### [Written problem]
Reproduce all entries verbatim, with nothing added or dropped.

### [Task inputs]
***
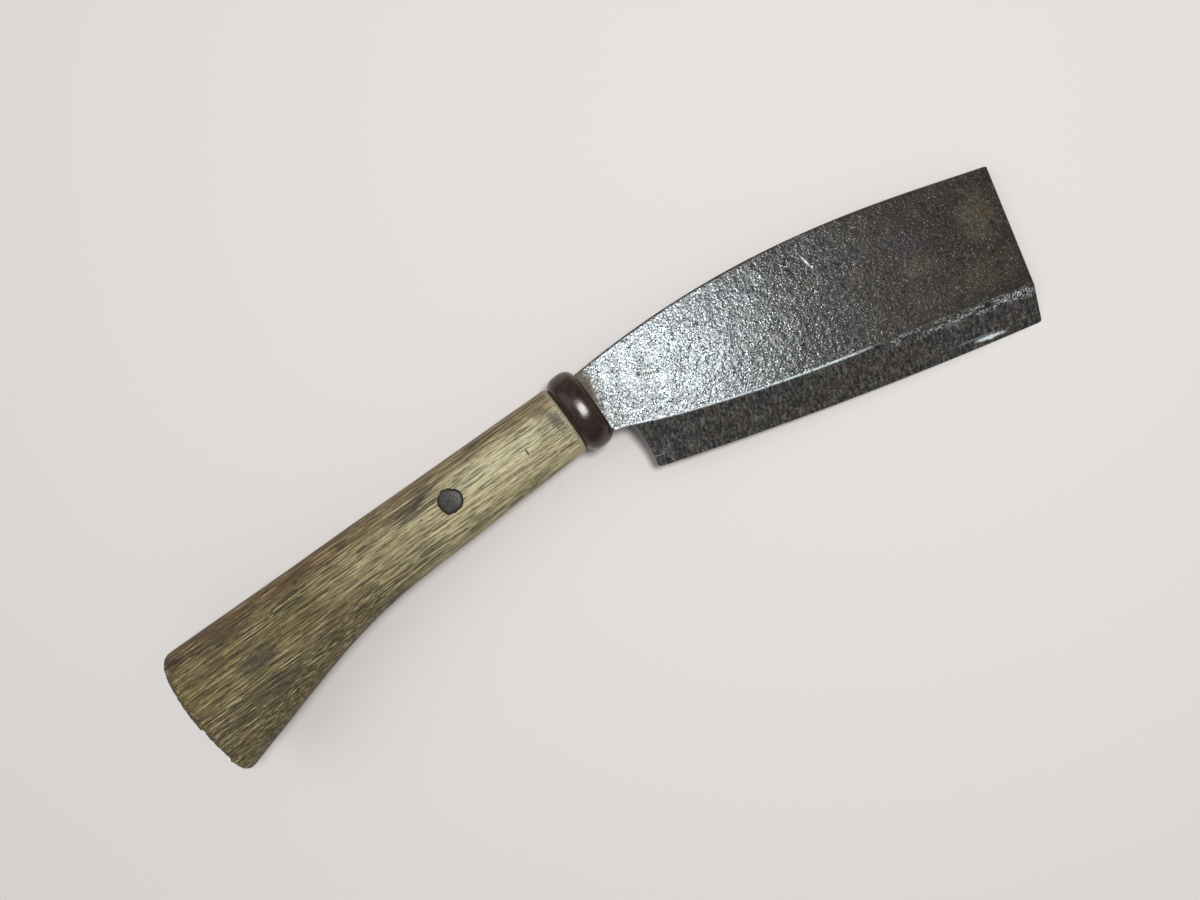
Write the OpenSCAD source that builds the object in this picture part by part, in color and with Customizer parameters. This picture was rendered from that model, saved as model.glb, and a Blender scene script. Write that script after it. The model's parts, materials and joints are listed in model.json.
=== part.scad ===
// Single-bevel nata: a short, heavy, square-ended chopping blade on a flared one-piece wooden handle.
// The tool is drawn in its own frame first: X runs along the cutting edge towards the tip, Y towards the
// spine, Z out of the bevelled face, with the origin on the handle's axis inside the ring. The handle turns
// away from X by handle_drop. laid_down() then lays the whole tool on the ground as it comes to rest by
// itself, on the ring and on the lower corner of the square tip, with the bevelled face up.
// All sizes are in millimetres.

/* [Blade] */
// Length of the cutting edge, from the heel to the tip
edge_len = 165.5; // [120:0.5:210]
// Distance from the middle of the ring to the heel
heel_x = 20.2; // [16:0.1:30]
// How far the heel of the edge lies below the handle's axis
heel_drop = 31.0; // [22:0.1:36]
// How far the edge lies below the axis at the tip
tip_drop = 31.3; // [22:0.1:40]
// How far the spine lies above the axis at the tip
tip_rise = 34.4; // [24:0.1:44]
// How far the upper corner of the tip lies behind the lower one
tip_slant = 1.6; // [0:0.1:3]
// Radius of the slight belly of the cutting edge
edge_r = 1950; // [900:50:4000]
// Angle at which the spine leaves the neck
spine_rise_deg = 19.5; // [10:0.5:24]
// Angle at which the spine runs out to the tip
spine_fall_deg = 1.2; // [0:0.1:4]
// Radius of the hollow of the heel, below the notch
heel_hollow_r = 40; // [30:1:80]
// Radius in the inner corner of the notch
notch_r = 1.2; // [0.6:0.1:3]
// How far the heel's corner is worn off
heel_ease = 1.8; // [0.5:0.1:3]
// How far the corners of the square tip are worn off
tip_ease = 1.2; // [0.3:0.1:3]
// Thickness of the blade where it leaves the ring
blade_t = 6; // [4:0.1:8]
// Thickness of the blade at the tip
tip_t = 5.4; // [3:0.1:6]

/* [Edge] */
// Angle between the flat back and the bevel
bevel_deg = 18; // [15:1:25]
// Thickness left along the edge in the middle of its length
edge_land = 0.3; // [0.2:0.05:0.6]
// Radius of the bevel, seen from above, across the length of the blade
bevel_r = 2600; // [1400:100:6000]
// Thickness of the hard steel that is forge-welded to the flat back
steel_t = 1.6; // [1:0.1:2.5]
// Width of the hard steel above the edge
steel_w = 38; // [25:1:45]

/* [Neck and tang] */
// Width of the neck where it stands on the ring
neck_w = 26.6; // [22:0.1:30]
// How far the middle of the neck lies below the handle's axis
neck_drop = 0.4; // [0:0.1:2]
// Width of the tang at the ring
tang_w = 15; // [12:0.5:17]
// Width of the tang at its end
tang_end_w = 11; // [9:0.5:14]
// Thickness of the tang at the ring
tang_t = 5.5; // [4:0.1:7]
// Thickness of the tang at its end
tang_end_t = 4; // [3:0.1:5]
// Length of the tang behind the front of the ring
tang_len = 108; // [80:1:130]

/* [Ring] */
// Height of the ring over its outside, from belly side to spine side
ring_h = 33.2; // [28:0.1:38]
// Thickness of the ring over its outside, across the flats of the handle
ring_z = 27.4; // [24:0.1:32]
// Length of the ring along the handle
ring_w = 12; // [8:0.5:16]
// Depth of the ring's half-round section
ring_depth = 5.5; // [4:0.1:6.5]
// Distance from the middle of the tool's frame to the front of the ring
ring_front = 5.0; // [4:0.1:7]
// How far the middle of the ring lies towards the spine
ring_rise = 0.6; // [0:0.1:2]

/* [Handle] */
// Angle by which the handle drops away from the line of the edge
handle_drop = 15; // [8:0.5:20]
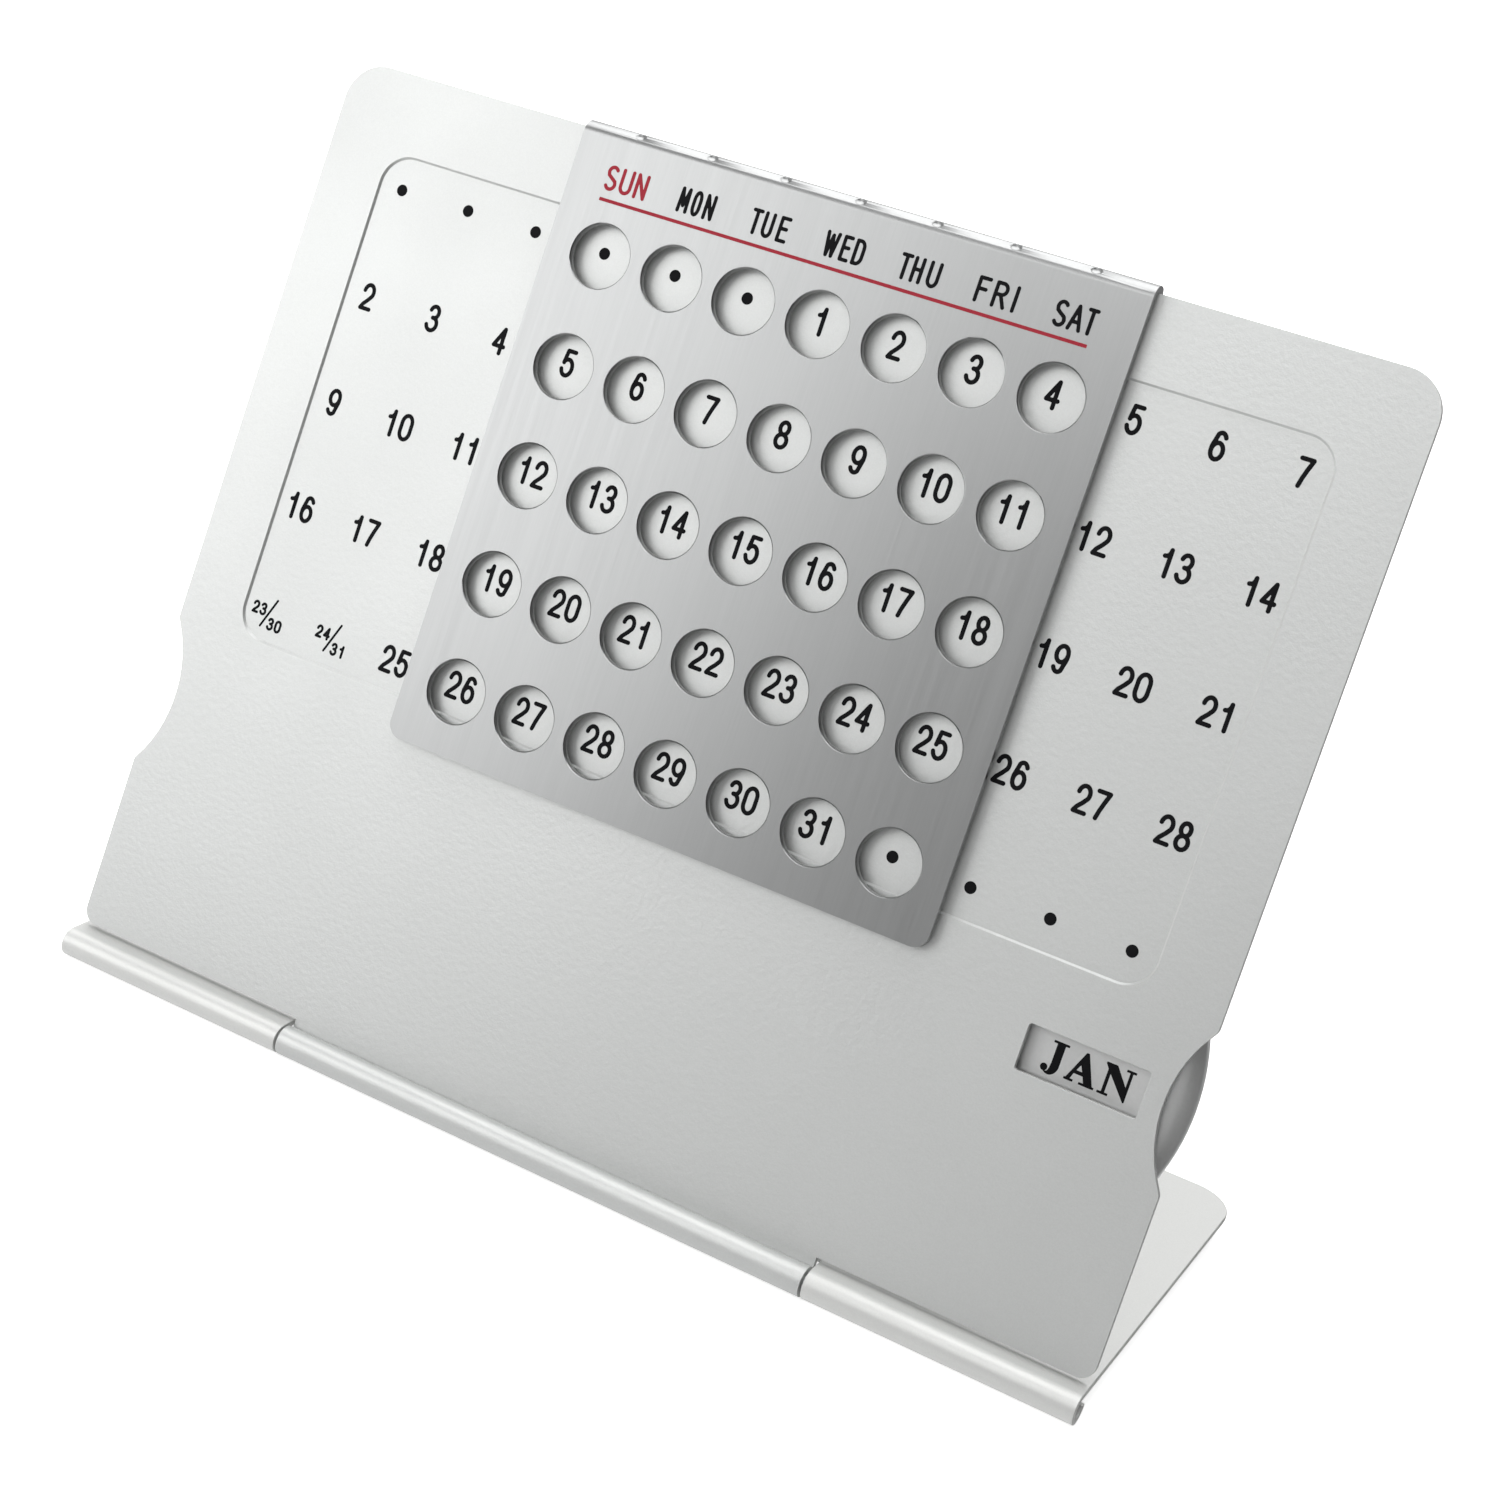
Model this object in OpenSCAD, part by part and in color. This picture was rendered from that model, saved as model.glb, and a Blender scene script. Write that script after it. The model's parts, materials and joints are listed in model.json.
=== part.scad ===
***
### [Finished answer]
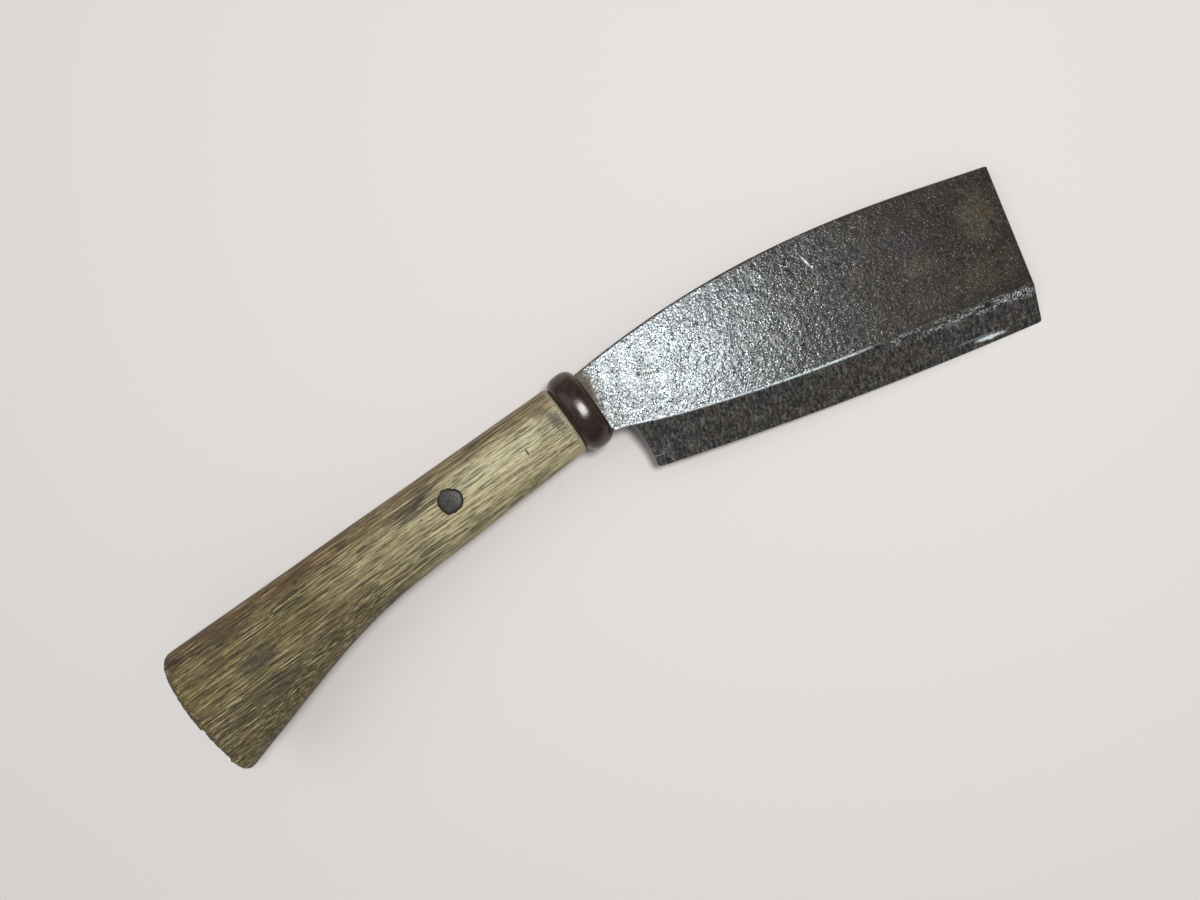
Write the OpenSCAD source that builds the object in this picture part by part, in color and with Customizer parameters. This picture was rendered from that model, saved as model.glb, and a Blender scene script. Write that script after it. The model's parts, materials and joints are listed in model.json.
=== part.scad ===
// Single-bevel nata: a short, heavy, square-ended chopping blade on a flared one-piece wooden handle.
// The tool is drawn in its own frame first: X runs along the cutting edge towards the tip, Y towards the
// spine, Z out of the bevelled face, with the origin on the handle's axis inside the ring. The handle turns
// away from X by handle_drop. laid_down() then lays the whole tool on the ground as it comes to rest by
// itself, on the ring and on the lower corner of the square tip, with the bevelled face up.
// All sizes are in millimetres.

/* [Blade] */
// Length of the cutting edge, from the heel to the tip
edge_len = 165.5; // [120:0.5:210]
// Distance from the middle of the ring to the heel
heel_x = 20.2; // [16:0.1:30]
// How far the heel of the edge lies below the handle's axis
heel_drop = 31.0; // [22:0.1:36]
// How far the edge lies below the axis at the tip
tip_drop = 31.3; // [22:0.1:40]
// How far the spine lies above the axis at the tip
tip_rise = 34.4; // [24:0.1:44]
// How far the upper corner of the tip lies behind the lower one
tip_slant = 1.6; // [0:0.1:3]
// Radius of the slight belly of the cutting edge
edge_r = 1950; // [900:50:4000]
// Angle at which the spine leaves the neck
spine_rise_deg = 19.5; // [10:0.5:24]
// Angle at which the spine runs out to the tip
spine_fall_deg = 1.2; // [0:0.1:4]
// Radius of the hollow of the heel, below the notch
heel_hollow_r = 40; // [30:1:80]
// Radius in the inner corner of the notch
notch_r = 1.2; // [0.6:0.1:3]
// How far the heel's corner is worn off
heel_ease = 1.8; // [0.5:0.1:3]
// How far the corners of the square tip are worn off
tip_ease = 1.2; // [0.3:0.1:3]
// Thickness of the blade where it leaves the ring
blade_t = 6; // [4:0.1:8]
// Thickness of the blade at the tip
tip_t = 5.4; // [3:0.1:6]

/* [Edge] */
// Angle between the flat back and the bevel
bevel_deg = 18; // [15:1:25]
// Thickness left along the edge in the middle of its length
edge_land = 0.3; // [0.2:0.05:0.6]
// Radius of the bevel, seen from above, across the length of the blade
bevel_r = 2600; // [1400:100:6000]
// Thickness of the hard steel that is forge-welded to the flat back
steel_t = 1.6; // [1:0.1:2.5]
// Width of the hard steel above the edge
steel_w = 38; // [25:1:45]

/* [Neck and tang] */
// Width of the neck where it stands on the ring
neck_w = 26.6; // [22:0.1:30]
// How far the middle of the neck lies below the handle's axis
neck_drop = 0.4; // [0:0.1:2]
// Width of the tang at the ring
tang_w = 15; // [12:0.5:17]
// Width of the tang at its end
tang_end_w = 11; // [9:0.5:14]
// Thickness of the tang at the ring
tang_t = 5.5; // [4:0.1:7]
// Thickness of the tang at its end
tang_end_t = 4; // [3:0.1:5]
// Length of the tang behind the front of the ring
tang_len = 108; // [80:1:130]

/* [Ring] */
// Height of the ring over its outside, from belly side to spine side
ring_h = 33.2; // [28:0.1:38]
// Thickness of the ring over its outside, across the flats of the handle
ring_z = 27.4; // [24:0.1:32]
// Length of the ring along the handle
ring_w = 12; // [8:0.5:16]
// Depth of the ring's half-round section
ring_depth = 5.5; // [4:0.1:6.5]
// Distance from the middle of the tool's frame to the front of the ring
ring_front = 5.0; // [4:0.1:7]
// How far the middle of the ring lies towards the spine
ring_rise = 0.6; // [0:0.1:2]

/* [Handle] */
// Angle by which the handle drops away from the line of the edge
handle_drop = 15; // [8:0.5:20]
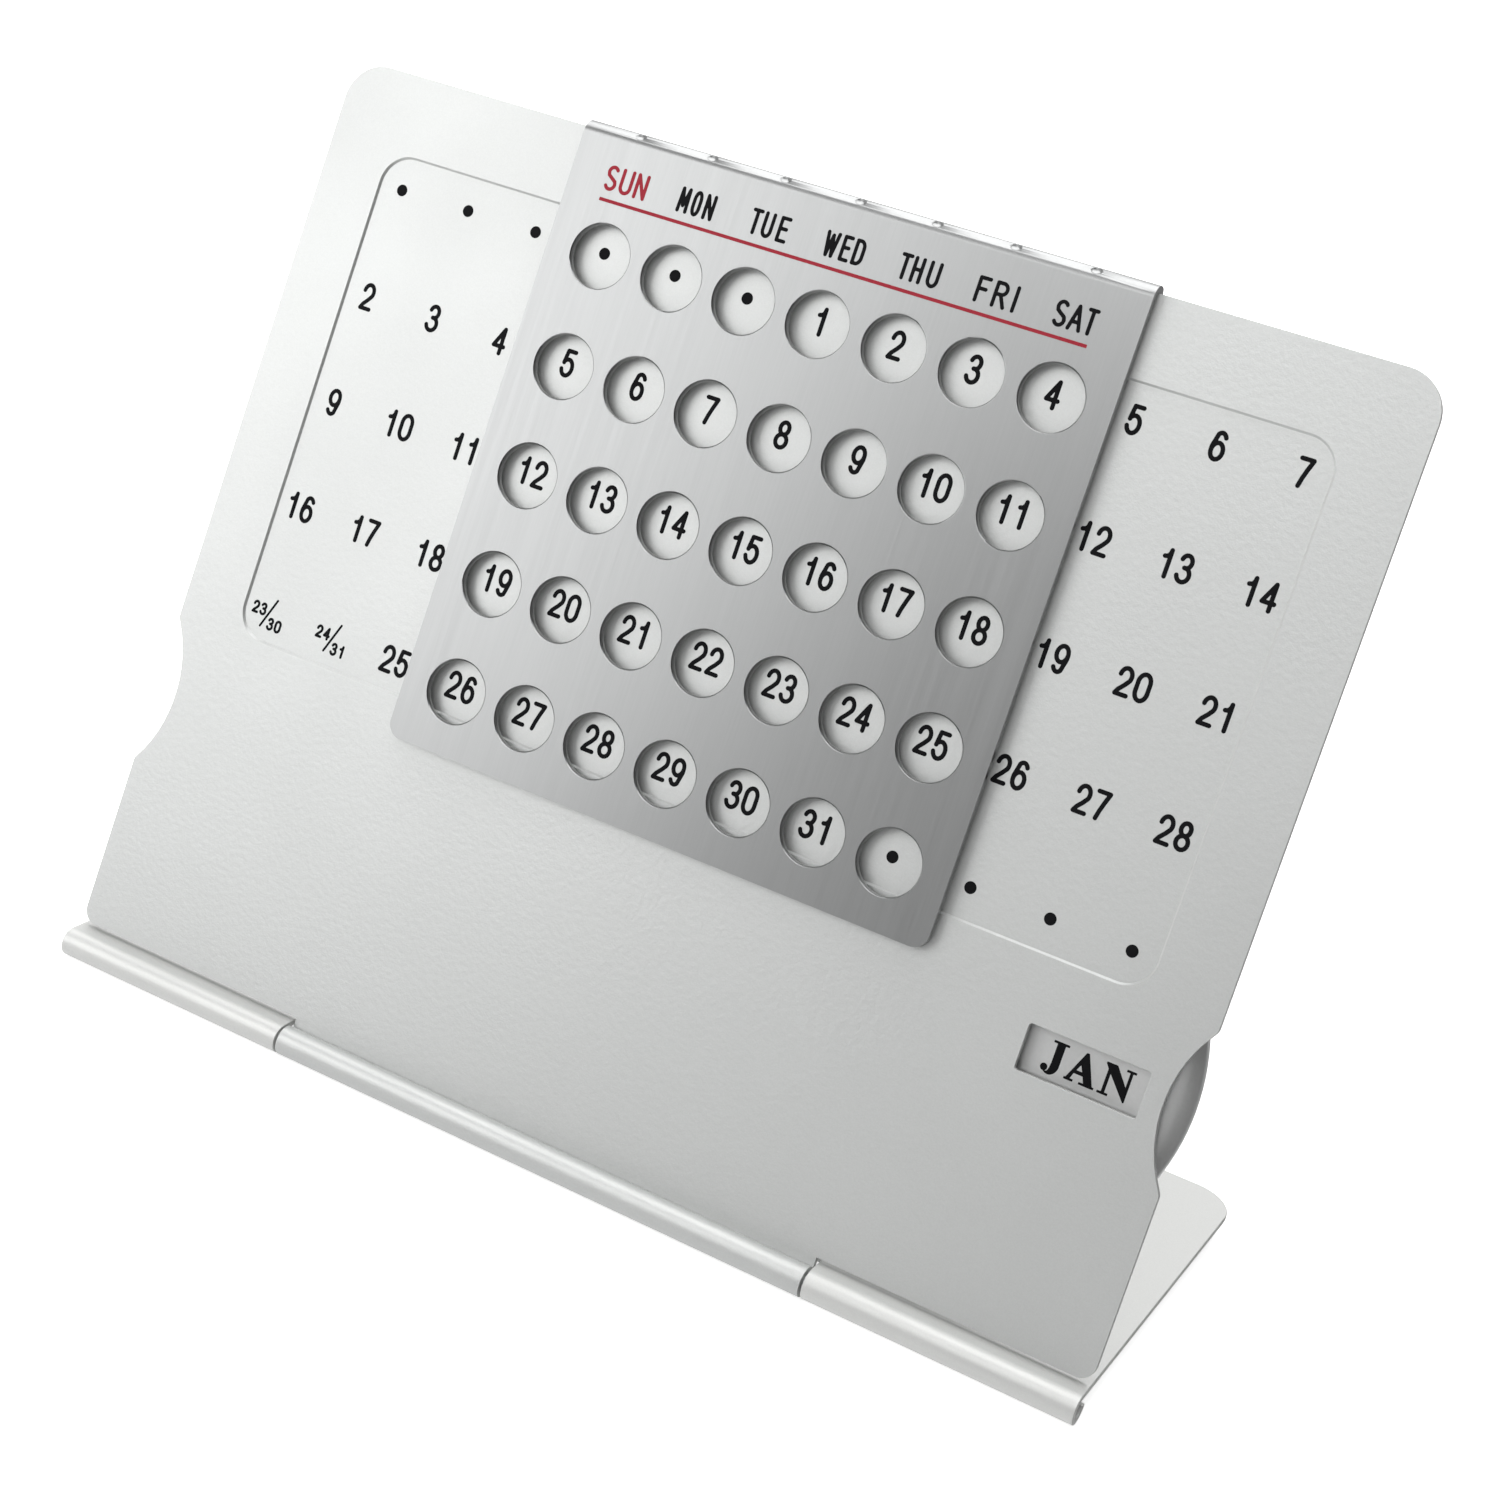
Model this object in OpenSCAD, part by part and in color. This picture was rendered from that model, saved as model.glb, and a Blender scene script. Write that script after it. The model's parts, materials and joints are listed in model.json.
=== part.scad ===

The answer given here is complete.